Jump to address 0x72345678 from address 0x1000 using a SPARC-like jmpl (but in MIPS, like Homework 2).

# Solution
lui r1, 0x7234
jmpli r0, r1, 0x5678

Registers r1 and r2 contain integers. Write register f4 with the sum as a single-precision floating point number.

# Solution
add r3, r1, r2
mtc1 f2, r3
cvt.w.s f4, r2

(b) [10 pts] Typical CISC ISAs have a range of immediate sizes for use in ALU instructions, up to the data size limit. (Say, 8, 16, 24, and 32 bits). MIPS, and other RISC ISAs, have just one immediate size for ALU instructions.

Why can't MIPS have a 32-bit immediate?

Because the entire instruction is 32 bits, there would be no place to put it.

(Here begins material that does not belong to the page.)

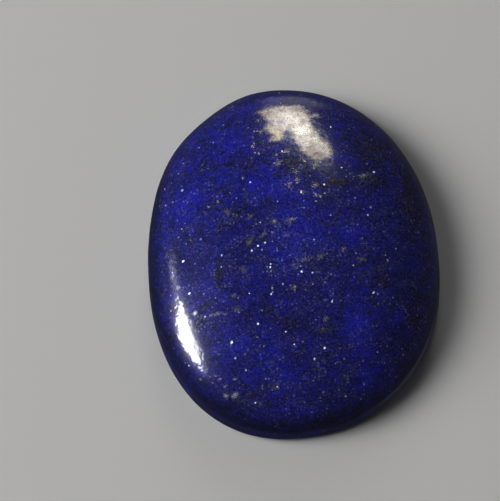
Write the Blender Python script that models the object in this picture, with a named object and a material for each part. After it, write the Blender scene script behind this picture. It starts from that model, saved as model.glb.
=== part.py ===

Why can a CISC ISA have a 32-bit immediate?

CISC ISAs have variable-size instructions, and so the instruction size can be adjusted to accommodate whatever immediate size is needed.

Why would there be no benefit for MIPS to have both 8- and 16-bit immediate sizes for arithmetic instructions?

What is the benefit for CISC ISAs in having 8-, 16-bit, (and more) immediate sizes for arithmetic instructions?

The instructions would be smaller, and then so would the programs. On modern general purpose systems the benefit would be a smaller instruction cache (not yet covered).